Your objective: Copy exactly the lines of the material below that run from the one containing "for thing in" through the one containing "for corner in". Copy no other lines.

Data:
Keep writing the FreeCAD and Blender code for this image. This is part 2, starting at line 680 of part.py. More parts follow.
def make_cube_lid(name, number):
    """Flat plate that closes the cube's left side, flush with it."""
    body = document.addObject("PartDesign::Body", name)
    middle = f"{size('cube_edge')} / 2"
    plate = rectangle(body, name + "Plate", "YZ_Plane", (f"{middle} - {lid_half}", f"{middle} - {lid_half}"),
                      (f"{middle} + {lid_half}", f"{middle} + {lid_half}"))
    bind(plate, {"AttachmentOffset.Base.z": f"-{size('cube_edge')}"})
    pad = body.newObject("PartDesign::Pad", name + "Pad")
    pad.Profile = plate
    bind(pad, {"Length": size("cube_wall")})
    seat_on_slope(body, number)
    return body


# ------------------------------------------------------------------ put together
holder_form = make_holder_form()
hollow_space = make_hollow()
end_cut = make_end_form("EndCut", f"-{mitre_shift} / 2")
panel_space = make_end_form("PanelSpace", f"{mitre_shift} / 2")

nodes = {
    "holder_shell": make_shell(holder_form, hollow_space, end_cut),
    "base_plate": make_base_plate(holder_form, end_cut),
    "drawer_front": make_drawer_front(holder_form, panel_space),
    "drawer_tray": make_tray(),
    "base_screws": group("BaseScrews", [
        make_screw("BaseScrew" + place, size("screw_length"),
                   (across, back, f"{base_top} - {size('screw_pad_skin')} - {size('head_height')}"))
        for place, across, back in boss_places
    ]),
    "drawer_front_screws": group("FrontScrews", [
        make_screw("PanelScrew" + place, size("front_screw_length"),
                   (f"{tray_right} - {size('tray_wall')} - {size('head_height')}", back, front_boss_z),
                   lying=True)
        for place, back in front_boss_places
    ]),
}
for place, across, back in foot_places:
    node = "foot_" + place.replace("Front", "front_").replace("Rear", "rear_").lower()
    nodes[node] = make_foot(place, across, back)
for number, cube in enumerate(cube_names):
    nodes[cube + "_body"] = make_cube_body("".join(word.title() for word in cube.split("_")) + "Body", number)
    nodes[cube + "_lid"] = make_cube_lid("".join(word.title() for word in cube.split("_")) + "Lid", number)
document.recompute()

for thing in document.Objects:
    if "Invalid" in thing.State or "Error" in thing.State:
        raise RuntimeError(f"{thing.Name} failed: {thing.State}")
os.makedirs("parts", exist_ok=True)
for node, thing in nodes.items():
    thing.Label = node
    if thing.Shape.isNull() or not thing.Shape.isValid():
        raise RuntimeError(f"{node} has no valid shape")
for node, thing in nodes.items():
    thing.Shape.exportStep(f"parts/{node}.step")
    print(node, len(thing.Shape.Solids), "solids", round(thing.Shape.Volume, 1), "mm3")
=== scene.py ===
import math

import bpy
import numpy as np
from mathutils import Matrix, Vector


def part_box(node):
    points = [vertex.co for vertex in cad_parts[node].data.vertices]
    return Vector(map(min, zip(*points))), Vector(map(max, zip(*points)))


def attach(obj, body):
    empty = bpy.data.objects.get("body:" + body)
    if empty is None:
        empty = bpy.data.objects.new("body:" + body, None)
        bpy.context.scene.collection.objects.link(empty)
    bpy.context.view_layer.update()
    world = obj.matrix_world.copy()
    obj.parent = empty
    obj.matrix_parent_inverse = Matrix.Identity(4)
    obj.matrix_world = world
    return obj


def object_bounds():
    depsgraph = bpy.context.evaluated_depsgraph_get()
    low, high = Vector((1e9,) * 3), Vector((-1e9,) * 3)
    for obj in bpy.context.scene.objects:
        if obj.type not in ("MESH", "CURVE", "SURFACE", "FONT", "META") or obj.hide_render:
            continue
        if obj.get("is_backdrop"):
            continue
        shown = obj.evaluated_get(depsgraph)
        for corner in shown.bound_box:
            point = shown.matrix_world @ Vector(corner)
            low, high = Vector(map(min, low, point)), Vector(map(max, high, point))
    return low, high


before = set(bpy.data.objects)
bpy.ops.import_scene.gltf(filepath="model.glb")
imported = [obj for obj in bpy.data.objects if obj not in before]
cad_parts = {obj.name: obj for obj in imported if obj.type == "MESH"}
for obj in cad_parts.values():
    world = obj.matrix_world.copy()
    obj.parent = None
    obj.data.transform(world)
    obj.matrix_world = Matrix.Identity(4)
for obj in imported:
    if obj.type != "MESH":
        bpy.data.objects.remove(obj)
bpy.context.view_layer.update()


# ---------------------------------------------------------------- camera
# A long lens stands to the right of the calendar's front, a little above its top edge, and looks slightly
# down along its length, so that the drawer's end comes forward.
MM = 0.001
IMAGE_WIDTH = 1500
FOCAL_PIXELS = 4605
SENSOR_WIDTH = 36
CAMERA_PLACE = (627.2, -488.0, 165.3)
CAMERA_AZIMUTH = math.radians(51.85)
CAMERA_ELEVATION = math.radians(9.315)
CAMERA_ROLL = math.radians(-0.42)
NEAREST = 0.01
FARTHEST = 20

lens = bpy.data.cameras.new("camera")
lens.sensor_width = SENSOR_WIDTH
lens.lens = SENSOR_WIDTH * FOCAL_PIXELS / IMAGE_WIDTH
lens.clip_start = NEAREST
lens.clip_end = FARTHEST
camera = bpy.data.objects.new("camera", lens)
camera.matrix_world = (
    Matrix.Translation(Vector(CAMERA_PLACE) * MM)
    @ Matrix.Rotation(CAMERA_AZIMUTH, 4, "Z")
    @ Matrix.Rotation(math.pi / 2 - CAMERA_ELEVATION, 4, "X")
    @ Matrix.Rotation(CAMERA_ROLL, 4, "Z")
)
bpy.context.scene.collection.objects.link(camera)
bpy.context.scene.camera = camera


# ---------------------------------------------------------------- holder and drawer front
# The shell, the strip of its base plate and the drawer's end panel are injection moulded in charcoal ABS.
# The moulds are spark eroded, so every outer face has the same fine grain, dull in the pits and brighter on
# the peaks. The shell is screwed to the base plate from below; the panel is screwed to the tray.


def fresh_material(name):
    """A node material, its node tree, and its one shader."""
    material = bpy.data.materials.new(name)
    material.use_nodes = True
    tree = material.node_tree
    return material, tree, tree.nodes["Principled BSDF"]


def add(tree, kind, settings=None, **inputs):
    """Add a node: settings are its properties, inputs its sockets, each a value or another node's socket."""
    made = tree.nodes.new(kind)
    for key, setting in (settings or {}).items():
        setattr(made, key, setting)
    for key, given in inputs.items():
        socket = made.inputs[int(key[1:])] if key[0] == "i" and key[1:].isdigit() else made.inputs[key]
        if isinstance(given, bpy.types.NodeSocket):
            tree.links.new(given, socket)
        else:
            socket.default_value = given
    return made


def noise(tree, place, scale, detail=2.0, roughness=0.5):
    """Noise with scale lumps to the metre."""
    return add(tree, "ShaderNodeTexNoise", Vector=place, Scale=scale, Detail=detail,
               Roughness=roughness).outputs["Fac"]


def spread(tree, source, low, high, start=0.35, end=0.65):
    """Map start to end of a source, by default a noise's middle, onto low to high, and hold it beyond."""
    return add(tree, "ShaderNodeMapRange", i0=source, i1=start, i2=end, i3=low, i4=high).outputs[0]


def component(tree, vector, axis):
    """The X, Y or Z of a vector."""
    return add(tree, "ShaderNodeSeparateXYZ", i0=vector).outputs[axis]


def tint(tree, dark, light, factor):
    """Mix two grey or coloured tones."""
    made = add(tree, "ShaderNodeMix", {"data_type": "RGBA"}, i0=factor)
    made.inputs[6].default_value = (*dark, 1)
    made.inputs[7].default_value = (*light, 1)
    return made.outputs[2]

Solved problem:
for thing in document.Objects:
    if "Invalid" in thing.State or "Error" in thing.State:
        raise RuntimeError(f"{thing.Name} failed: {thing.State}")
os.makedirs("parts", exist_ok=True)
for node, thing in nodes.items():
    thing.Label = node
    if thing.Shape.isNull() or not thing.Shape.isValid():
        raise RuntimeError(f"{node} has no valid shape")
for node, thing in nodes.items():
    thing.Shape.exportStep(f"parts/{node}.step")
    print(node, len(thing.Shape.Solids), "solids", round(thing.Shape.Volume, 1), "mm3")
=== scene.py ===
import math

import bpy
import numpy as np
from mathutils import Matrix, Vector


def part_box(node):
    points = [vertex.co for vertex in cad_parts[node].data.vertices]
    return Vector(map(min, zip(*points))), Vector(map(max, zip(*points)))


def attach(obj, body):
    empty = bpy.data.objects.get("body:" + body)
    if empty is None:
        empty = bpy.data.objects.new("body:" + body, None)
        bpy.context.scene.collection.objects.link(empty)
    bpy.context.view_layer.update()
    world = obj.matrix_world.copy()
    obj.parent = empty
    obj.matrix_parent_inverse = Matrix.Identity(4)
    obj.matrix_world = world
    return obj


def object_bounds():
    depsgraph = bpy.context.evaluated_depsgraph_get()
    low, high = Vector((1e9,) * 3), Vector((-1e9,) * 3)
    for obj in bpy.context.scene.objects:
        if obj.type not in ("MESH", "CURVE", "SURFACE", "FONT", "META") or obj.hide_render:
            continue
        if obj.get("is_backdrop"):
            continue
        shown = obj.evaluated_get(depsgraph)
        for corner in shown.bound_box:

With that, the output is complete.